Many dwarf planets and smaller Trans-Neptunian Objects (TNOs) beyond the orbit of Pluto have extremely inclined, eccentric orbits, which scientists are hard pressed to explain. For example, dwarf planet Sedna takes 11,400 years to complete a single orbit around the Sun.

Additionally, the outer solar system is emptier than researchers think it should be.

Although Neptune orbits further from the Sun than Uranus, it is more massive, posing yet another puzzle.

These anomalies led researchers to propose a rogue star passed close to the solar system in its early days, in the process scattering thousands of distant, icy worlds into unusual positions and orbits.

“You could well have a hybrid scenario, where the movement of the planets is responsible for the things we find in the inner solar system, like the low mass of Mars, and a flyby [is responsible] for the properties of the outer solar system,” Pfalzner said.

Using data on the behavior of young stars, the researchers conducted a computer simulation of a stellar flyby to determine whether the passage of a rogue star could have caused the current arrangement of the outer solar system.

According to the simulation, the chances of a star having done this over a period of one billion years are approximately one in four, meaning this likely occurred at some point in the solar system’s early years.
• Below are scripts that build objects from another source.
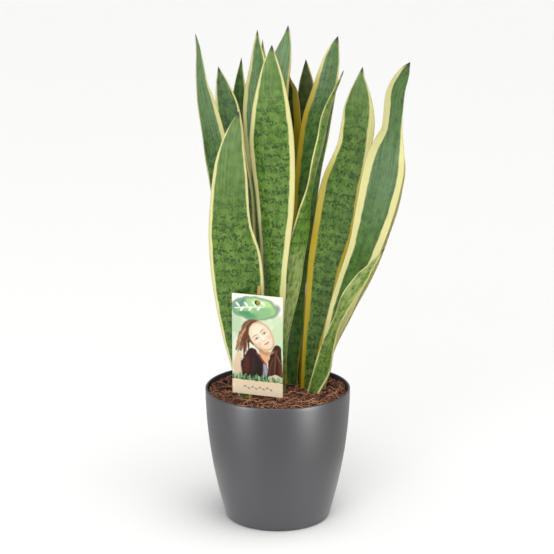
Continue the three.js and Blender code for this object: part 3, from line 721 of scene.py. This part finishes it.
def paint_card(x, y):
    """A person lying in grass under a green watercolour cloud with a white sprig, over a plain peach foot."""
    art = Picture(x, y, "#ece9df")
    lay, ellipse, stroke, blot = art.lay, art.ellipse, art.stroke, art.blot
    scene = np.maximum(22 - y, y - 113)
    lay(scene, "#e2e5d2", 6)
    lay(ellipse(5, 48, 15, 20) + 3 * blot(14, 1), "#a9c79c", 10, 0.8)
    lay(ellipse(9, 68, 12, 16) + 3 * blot(10, 16), "#d9e3c4", 9, 0.8)
    lay(ellipse(62, 52, 14, 26) + 3 * blot(12, 2), "#bfd6a8", 10, 0.85)
    lay(ellipse(46, 36, 15, 6) + 2 * blot(10, 3), "#c6dcae", 7, 0.7)
    # The cloud behind the sprig, with a shaded lower border.
    cloud = ellipse(29.5, 17.5, 29, 14.5) + 0.8 * blot(16, 4)
    lay(cloud - 1.2, "#6f8f73", 2.2, 0.85)
    lay(cloud + 0.4, "#9cc387", 1.4)
    lay(np.maximum(cloud + 1, ellipse(4, 9, 14, 11) + blot(9, 5)), "#4f837c", 6, 0.9)
    lay(np.maximum(cloud + 1, ellipse(18, 28, 17, 6) + blot(9, 6)), "#3f8f5f", 4, 0.9)
    lay(np.maximum(cloud + 1, ellipse(38, 22, 12, 8) + blot(7, 17)), "#86b67c", 5, 0.8)
    lay(np.maximum(cloud + 1, ellipse(40, 9, 17, 6) + blot(9, 7)), "#b7db92", 5, 0.8)
    lay(np.maximum(cloud, -(cloud + 1.6)), "#6c8e72", 0.8, 0.5)
    lay(stroke([(4, 19, 0.7), (20, 16.5, 0.7), (41, 15, 0.45)]), "#e9eee0", 0.6)
    for k in range(7):
        lean = -55 if k % 2 else 48
        rise = 2.9 if k % 2 else -2.9
        lay(ellipse(7.5 + 5.4 * k, 17 - 0.6 * k + rise, 3.7, 1.5, lean), "#e9eee0", 0.6)

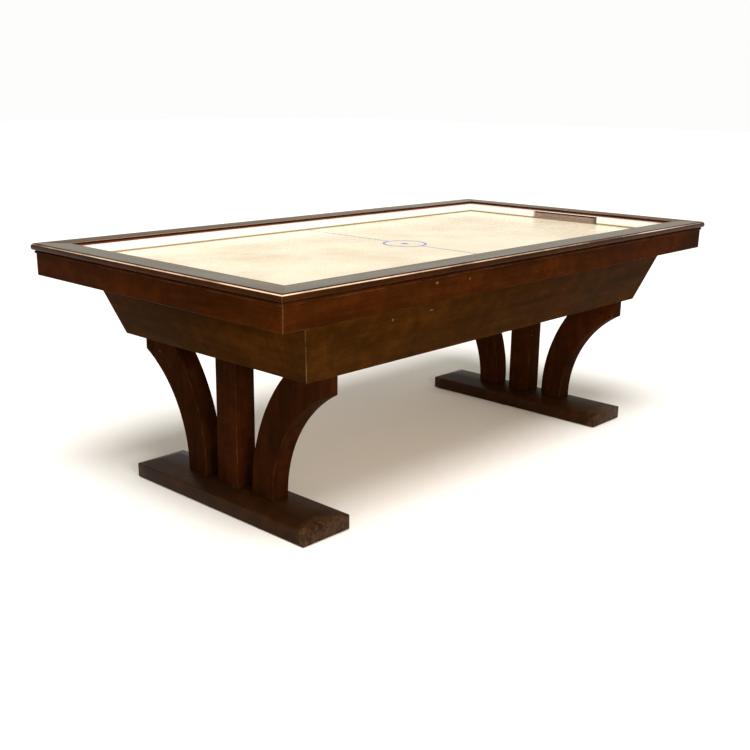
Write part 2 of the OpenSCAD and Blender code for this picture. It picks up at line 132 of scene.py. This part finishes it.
class Tree:
    """Short calls for building one material's node tree."""

    def __init__(self, name):
        self.mat = bpy.data.materials.new(name)
        self.mat.use_nodes = True
        self.tree = self.mat.node_tree
        self.shader = self.tree.nodes["Principled BSDF"]

    def node(self, kind, links=None, **settings):
        """Adds a node; links gives its inputs, by name or number."""
        n = self.tree.nodes.new(kind)
        for key, value in settings.items():
            setattr(n, key, value)
        for socket, value in (links or {}).items():
            self.put(n.inputs[socket], value)
        return n

    def put(self, socket, value):
        """Links an input to another node's output, or gives it a plain value."""
        if isinstance(value, bpy.types.NodeSocket):
            self.tree.links.new(value, socket)
        else:
            socket.default_value = value

    def set(self, **values):
        """Inputs of the shader, with _ for each space in a name."""
        for key, value in values.items():
            self.put(self.shader.inputs[key.replace("_", " ")], value)

    def point(self):
        return self.node("ShaderNodeTexCoord").outputs["Object"]

    def axes(self, vector):
        return self.node("ShaderNodeSeparateXYZ", {0: vector}).outputs

    def coords(self, scale, turn=ORIGIN, shift=ORIGIN):
        mapping = {"Vector": self.point(), "Scale": scale, "Rotation": turn, "Location": shift}
        return self.node("ShaderNodeMapping", mapping).outputs[0]

    def noise(self, vector, scale, detail=4.0, rough=0.55, distort=0.0):
        links = {
            "Vector": vector,
            "Scale": scale,
            "Detail": detail,
            "Roughness": rough,
            "Distortion": distort,
        }
        return self.node("ShaderNodeTexNoise", links).outputs["Fac"]

    def even_noise(self, scale, detail, rough=0.55, shift=ORIGIN):
        """Noise that is as long as it is wide."""
        return self.noise(self.coords(EVEN, shift=shift), scale, detail, rough)

    def span(self, value, a, b, c, d):
        """Takes a value's range from a to b onto the range from c to d."""
        links = {"Value": value, "From Min": a, "From Max": b, "To Min": c, "To Max": d}
        return self.node("ShaderNodeMapRange", links).outputs[0]

    def mix(self, factor, a, b):
        n = self.node("ShaderNodeMix", data_type="RGBA")
        self.put(n.inputs[0], factor)
        self.put(n.inputs[6], a)
        self.put(n.inputs[7], b)
        return n.outputs[2]

    def fade(self, value, a, b, most, base, other):
        """Base, going over to the other colour by up to most as the value goes from a to b."""
        return self.mix(self.span(value, a, b, 0.0, most), base, other)

    def math(self, operation, a, b=0.0):
        n = self.node("ShaderNodeMath", operation=operation)
        self.put(n.inputs[0], a)
        self.put(n.inputs[1], b)
        return n.outputs[0]

    def finish(self, colour, rough, relief, strength, depth):
        """Colour, roughness and bump, which every material of the table has."""
        bump = {"Height": relief, "Strength": strength, "Distance": depth}
        normal = self.node("ShaderNodeBump", bump).outputs[0]
        self.set(Base_Color=colour, Roughness=rough, Normal=normal)
        return self.mat


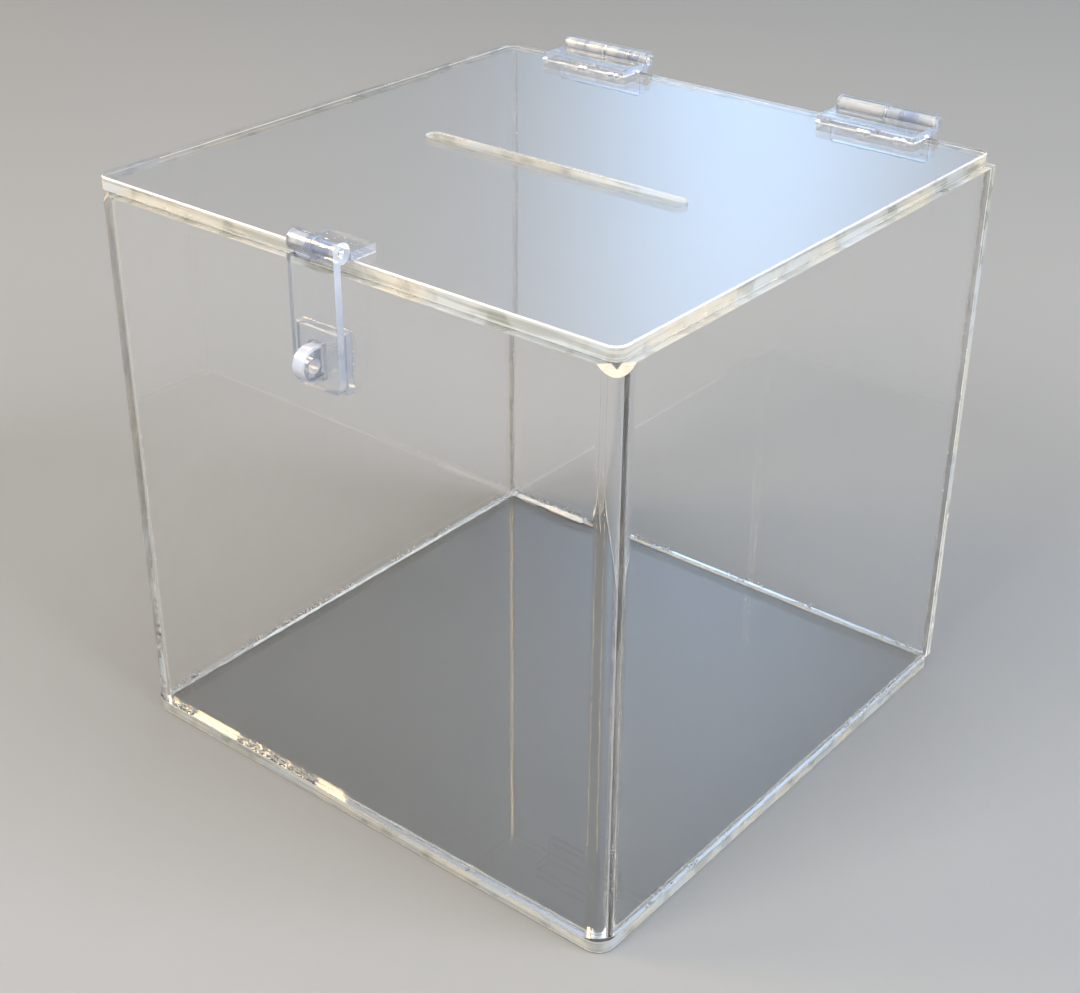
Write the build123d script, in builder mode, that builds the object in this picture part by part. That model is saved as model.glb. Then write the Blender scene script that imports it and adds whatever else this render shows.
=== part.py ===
from build123d import *
import math
import os

# Clear acrylic donation box: a cube of glued sheet with a lid hinged at the back and a
# hasp at the front. Millimetres. Origin at the middle of the underside, +Z up,
# the hasp side faces -Y, the hinges are on the +Y side.

# Sheet and body
body_width = 200.0
body_depth = 200.0
sheet = 4.5
glue = 0.05
wall_height = 186.5
back_edge_radius = 1.5
base_corner_radius = 6.0
edge_break = 0.4

# Walls: one strip bent round both front corners, closed by a flat back panel
bend_radius = 7.0
top_corner_dip = 3.0
bottom_corner_dip = 1.0

# Lid, set a little to the left and back from the front edge
lid_width = 198.4
lid_depth = 196.4
lid_x = -1.0
lid_y = 0.1
lid_corner_radius = 4.0
moving_gap = 0.3
slot_length = 102.0
slot_width = 6.4
slot_x = 0.5
slot_y = -3.2

# Lid hinges
hinge_x = 58.0
hinge_length = 36.0
hinge_radius = 3.0
hinge_reach = 15.0
leaf_thickness = 2.6
pin_radius = 1.3
bore_radius = 1.35

# Hasp
hasp_x = -0.2
hasp_width = 18.0
hasp_radius = 3.2
hasp_axis_y = -102.6
hasp_leaf_back_y = -89.5
strap_bottom = 157.6
strap_corner_radius = 2.5
strap_slot_width = 5.8
strap_slot_height = 11.4

# Staple on the front wall
plate_thickness = 2.8
plate_bottom = 157.0
plate_height = 18.5
lug_thickness = 4.6
lug_height = 10.0
lug_tip_y = -113.0
padlock_hole_radius = 2.3
padlock_hole_y = -108.6

# Levels and planes that follow from the sizes above
front_y = -body_depth / 2
back_y = body_depth / 2
wall_bottom = sheet + glue
wall_top = wall_bottom + wall_height
lid_bottom = wall_top + moving_gap
lid_top = lid_bottom + sheet
side_length = body_depth - sheet - glue
lid_leaf_bottom = lid_top + glue
wall_leaf_front = back_y + glue
hinge_axis_y = wall_leaf_front + hinge_radius
hinge_axis_z = lid_leaf_bottom + hinge_radius
hasp_axis_z = lid_leaf_bottom + hasp_radius
strap_front_y = hasp_axis_y - hasp_radius
strap_back_y = strap_front_y + leaf_thickness
plate_back_y = front_y - glue
lug_root_y = plate_back_y - plate_thickness - glue
lug_radius = lug_height / 2
lug_z = plate_bottom + plate_height / 2

os.makedirs("parts", exist_ok=True)


def save(part, name):
    """Label a finished part and write it as one STEP file."""
    part.label = name
    export_step(part, f"parts/{name}.step")


def corner_cutter(x_sign, level, dip):
    """Wedge that takes the outer lip off a front bend, up to `dip` mm at the very corner.

    A positive dip cuts down from the level, a negative one cuts up from it.
    """
    chord = bend_radius / math.sqrt(2)
    reach = bend_radius
    drop = reach * dip / (bend_radius - chord)
    spare = math.copysign(2, dip)
    centre = (x_sign * (body_width / 2 - bend_radius), front_y + bend_radius, level)
    across_bend = Plane(origin=centre, x_dir=(x_sign, -1, 0), z_dir=(-1, -x_sign, 0))
    with BuildPart() as cutter:
        with BuildSketch(across_bend):
            with BuildLine():
                Polyline(
                    (chord, 0),
                    (chord + reach, -drop),
                    (chord + reach, spare),
                    (chord, spare),
                    close=True,
                )
            make_face()
        extrude(amount=bend_radius, both=True)
    return cutter.part


def make_leaf(x_mid, length, plate_y, plate_z, axis_y, axis_z, radius, side):
    """Hinge leaf: a flat plate with a half-length knuckle on its left (-1) or right (+1)."""
    half = length / 2
    knuckle_start = x_mid - half if side < 0 else x_mid + moving_gap / 2
    relief_start = x_mid - moving_gap / 2 if side < 0 else x_mid - half - 1
    relief_length = half + moving_gap / 2 + 1
    relief_size = 2 * (radius + moving_gap)
    with BuildPart() as leaf:
        with BuildSketch(Plane.YZ.offset(x_mid - half)):
            with Locations((sum(plate_y) / 2, sum(plate_z) / 2)):
                Rectangle(plate_y[1] - plate_y[0], plate_z[1] - plate_z[0])
        extrude(amount=length)
        with BuildSketch(Plane.YZ.offset(relief_start)):
            with Locations((axis_y, axis_z)):
                Rectangle(relief_size, relief_size)
        extrude(amount=relief_length, mode=Mode.SUBTRACT)
        with BuildSketch(Plane.YZ.offset(knuckle_start)):
            with Locations((axis_y, axis_z)):
                Circle(radius)
        extrude(amount=half - moving_gap / 2)
        with BuildSketch(Plane.YZ.offset(x_mid - length)):
            with Locations((axis_y, axis_z)):
                Circle(bore_radius)
        extrude(amount=2 * length, mode=Mode.SUBTRACT)
    return leaf.part


def make_pin(x_mid, length, axis_y, axis_z):
    """Clear rod that joins the two leaves of one hinge."""
    with BuildPart() as pin:
        with BuildSketch(Plane.YZ.offset(x_mid - length / 2)):
            with Locations((axis_y, axis_z)):
                Circle(pin_radius)
        extrude(amount=length)
        chamfer(pin.edges().filter_by(GeomType.CIRCLE), length=0.2)
    return pin.part


# Base panel: the walls stand on it
with BuildPart() as base_panel:
    with BuildSketch(Plane.XY):
        RectangleRounded(body_width, body_depth, base_corner_radius)
    extrude(amount=sheet)
    chamfer(base_panel.faces().sort_by(Axis.Z)[0].edges(), length=edge_break)
save(base_panel.part, "base_panel")

# Front and sides: one strip with two heat bends; the back ends butt against the back panel
with BuildPart() as wall_wrap:
    with BuildSketch(Plane.XY.offset(wall_bottom)) as wrap_outline:
        with Locations((0, front_y + side_length / 2)):
            Rectangle(body_width, side_length)
        front_outside = wrap_outline.vertices().group_by(Axis.Y)[0]
        fillet(front_outside, radius=bend_radius)
    extrude(amount=wall_height)
    with BuildSketch(Plane.XY.offset(wall_bottom)) as wrap_inside:
        with Locations((0, front_y + sheet + body_depth / 2)):
            Rectangle(body_width - 2 * sheet, body_depth)
        front_inside = wrap_inside.vertices().group_by(Axis.Y)[0]
        fillet(front_inside, radius=bend_radius - sheet)
    extrude(amount=wall_height, mode=Mode.SUBTRACT)
    for x_sign in (-1, 1):
        add(corner_cutter(x_sign, wall_top, top_corner_dip), mode=Mode.SUBTRACT)
        add(corner_cutter(x_sign, wall_bottom, -bottom_corner_dip), mode=Mode.SUBTRACT)
save(wall_wrap.part, "wall_wrap")

# Back panel: full width, glued over the ends of the strip
with BuildPart() as back_panel:
    with BuildSketch(Plane.XY.offset(wall_bottom)):
        with Locations((0, back_y - sheet / 2)):
            Rectangle(body_width, sheet)
    extrude(amount=wall_height)
    fillet(back_panel.edges().filter_by(Axis.Z).group_by(Axis.Y)[-1], radius=back_edge_radius)
save(back_panel.part, "back_panel")

# Lid panel with the slot for the gifts
with BuildPart() as lid_panel:
    with BuildSketch(Plane.XY.offset(lid_bottom)):
        with Locations((lid_x, lid_y)):
            RectangleRounded(lid_width, lid_depth, lid_corner_radius)
    extrude(amount=sheet)
    chamfer(lid_panel.faces().sort_by(Axis.Z)[-1].edges(), length=edge_break)
    chamfer(lid_panel.faces().sort_by(Axis.Z)[0].edges(), length=edge_break)
    with BuildSketch(Plane.XY.offset(lid_bottom)):
        with Locations((slot_x, slot_y)):
            SlotOverall(slot_length, slot_width)
    extrude(amount=sheet, mode=Mode.SUBTRACT)
save(lid_panel.part, "lid_panel")

# Two lid hinges: one leaf on top of the lid, one down the outside of the back wall
for side_name, x_mid in (("left", -hinge_x), ("right", hinge_x)):
    lid_leaf = make_leaf(
        x_mid,
        hinge_length,
        (hinge_axis_y - hinge_reach, hinge_axis_y),
        (lid_leaf_bottom, lid_leaf_bottom + leaf_thickness),
        hinge_axis_y,
        hinge_axis_z,
        hinge_radius,
        -1,
    )
    save(lid_leaf, f"hinge_{side_name}_lid_leaf")
    wall_leaf = make_leaf(
        x_mid,
        hinge_length,
        (wall_leaf_front, wall_leaf_front + leaf_thickness),
        (hinge_axis_z - hinge_reach, hinge_axis_z),
        hinge_axis_y,
        hinge_axis_z,
        hinge_radius,
        1,
    )
    save(wall_leaf, f"hinge_{side_name}_wall_leaf")
    hinge_pin = make_pin(x_mid, hinge_length, hinge_axis_y, hinge_axis_z)
    save(hinge_pin, f"hinge_{side_name}_pin")

# Hasp leaf on the lid, reaching past the lid's front edge
hasp_lid_leaf = make_leaf(
    hasp_x,
    hasp_width,
    (hasp_axis_y, hasp_leaf_back_y),
    (lid_leaf_bottom, lid_leaf_bottom + leaf_thickness),
    hasp_axis_y,
    hasp_axis_z,
    hasp_radius,
    -1,
)
save(hasp_lid_leaf, "hasp_lid_leaf")

# Hasp strap: hangs in front of the staple plate, with a slot that the lug comes through
strap_blank = make_leaf(
    hasp_x,
    hasp_width,
    (strap_front_y, strap_back_y),
    (strap_bottom, hasp_axis_z),
    hasp_axis_y,
    hasp_axis_z,
    hasp_radius,
    1,
)
with BuildPart() as hasp_strap:
    add(strap_blank)
    with BuildSketch(Plane.XZ.offset(-strap_back_y)):
        with Locations((hasp_x, lug_z)):
            RectangleRounded(strap_slot_width, strap_slot_height, 1.0)
    extrude(amount=leaf_thickness, mode=Mode.SUBTRACT)
    lower_corners = hasp_strap.edges().filter_by(Axis.Y).group_by(Axis.Z)[0]
    fillet(lower_corners, radius=strap_corner_radius)
save(hasp_strap.part, "hasp_strap")

hasp_pin = make_pin(hasp_x, hasp_width, hasp_axis_y, hasp_axis_z)
save(hasp_pin, "hasp_pin")

# Staple plate glued to the front wall
with BuildPart() as staple_plate:
    with BuildSketch(Plane.XZ.offset(-plate_back_y)):
        with Locations((hasp_x, lug_z)):
            Rectangle(hasp_width, plate_height)
    extrude(amount=plate_thickness)
    chamfer(staple_plate.faces().sort_by(Axis.Y)[0].edges(), length=edge_break)
save(staple_plate.part, "staple_plate")

# Staple lug: a D-shaped tab with the padlock hole across it
with BuildPart() as staple_lug:
    with BuildSketch(Plane.YZ.offset(hasp_x - lug_thickness / 2)):
        with Locations(((lug_root_y + lug_tip_y + lug_radius) / 2, lug_z)):
            Rectangle(lug_root_y - lug_tip_y - lug_radius, lug_height)
        with Locations((lug_tip_y + lug_radius, lug_z)):
            Circle(lug_radius)
        with Locations((padlock_hole_y, lug_z)):
            Circle(padlock_hole_radius, mode=Mode.SUBTRACT)
    extrude(amount=lug_thickness)
    side_faces = staple_lug.faces().sort_by(Axis.X)
    outer_rims = side_faces[0].outer_wire().edges() + side_faces[-1].outer_wire().edges()
    tip_rims = [e for e in outer_rims if e.center().Y < lug_root_y - 0.1]
    chamfer(tip_rims, length=edge_break)
save(staple_lug.part, "staple_lug")
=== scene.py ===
import math
import random

import bmesh
import bpy
from mathutils import Matrix, Vector, noise


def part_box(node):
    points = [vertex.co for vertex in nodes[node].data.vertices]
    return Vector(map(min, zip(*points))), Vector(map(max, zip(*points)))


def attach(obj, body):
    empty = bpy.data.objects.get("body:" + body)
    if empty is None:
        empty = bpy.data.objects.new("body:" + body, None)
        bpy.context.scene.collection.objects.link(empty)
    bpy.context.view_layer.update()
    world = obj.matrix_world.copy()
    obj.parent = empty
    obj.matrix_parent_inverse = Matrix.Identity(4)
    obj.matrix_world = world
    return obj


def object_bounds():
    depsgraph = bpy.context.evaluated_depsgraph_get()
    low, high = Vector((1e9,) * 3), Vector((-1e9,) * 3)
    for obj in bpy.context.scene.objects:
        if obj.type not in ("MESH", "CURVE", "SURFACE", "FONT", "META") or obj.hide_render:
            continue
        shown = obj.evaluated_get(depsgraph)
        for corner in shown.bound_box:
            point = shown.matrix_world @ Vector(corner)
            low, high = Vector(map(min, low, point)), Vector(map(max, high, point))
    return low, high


# Looks of a clear acrylic donation box. The CAD nodes keep their shapes and get materials; cement,
# froth and trapped air are added round the glued joints. Metres, in the CAD frame: +X right,
# +Y back, +Z up, with the hasp at the front.

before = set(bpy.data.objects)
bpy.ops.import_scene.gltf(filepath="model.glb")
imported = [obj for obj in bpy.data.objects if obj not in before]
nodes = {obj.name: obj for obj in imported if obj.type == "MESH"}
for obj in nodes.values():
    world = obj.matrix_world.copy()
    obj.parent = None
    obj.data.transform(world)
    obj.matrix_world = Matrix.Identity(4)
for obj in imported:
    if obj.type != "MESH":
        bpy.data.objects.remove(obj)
bpy.context.view_layer.update()
cad_low, cad_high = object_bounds()
middle = (cad_low + cad_high) / 2

MM = 0.001
NEAR = 0.1 * MM
RIGHT = Vector((1, 0, 0))
BACK = Vector((0, 1, 0))
UP = Vector((0, 0, 1))
ACRYLIC_IOR = 1.49

# A face looks along an axis when its normal's share of that axis is over this
ALONG = 0.9

# On the walls, a normal's upright share tells a level top edge from a filed facet and a plain face
LEVEL = 0.95
UPRIGHT = 0.1

# Cement: how far a bead stays off the faces, and the usual length of its legs
THIN_GAP = 0.02 * MM
GAP = 0.06 * MM
FREE_EDGE_LEG = 0.45 * MM
SIDE_LEG = 0.40 * MM

# Sockets of the Mix node when it mixes colours
MIX_FACTOR = 0
MIX_FIRST = 6
MIX_SECOND = 7
MIX_RESULT = 2

lid_low, lid_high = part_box("lid_panel")
wrap_low, wrap_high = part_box("wall_wrap")
back_low, back_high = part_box("back_panel")
base_low, base_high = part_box("base_panel")
plate_low, plate_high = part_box("staple_plate")
wall = back_high.y - back_low.y
inner_x = wrap_high.x - wall
foot = base_high.z

# ---------------------------------------------------------------- node helpers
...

Specifically, the simulation determined that a star with a mass similar to that of our Sun could have created the dynamics seen in the outer solar system if it passed within 80 to 100 astronomical units (AU, with one AU equal to the average Earth-Sun distance or 93 million miles) while the system was still forming.

During its passage, the star could have flung thousands of tiny, icy worlds beyond Pluto into interstellar space, leaving the outer solar system with the empty regions it has today.

The researchers plan to further test their theory by adding more detail to their computer simulations.

A paper on their findings has been accepted for publication in the Astrophysical Journal.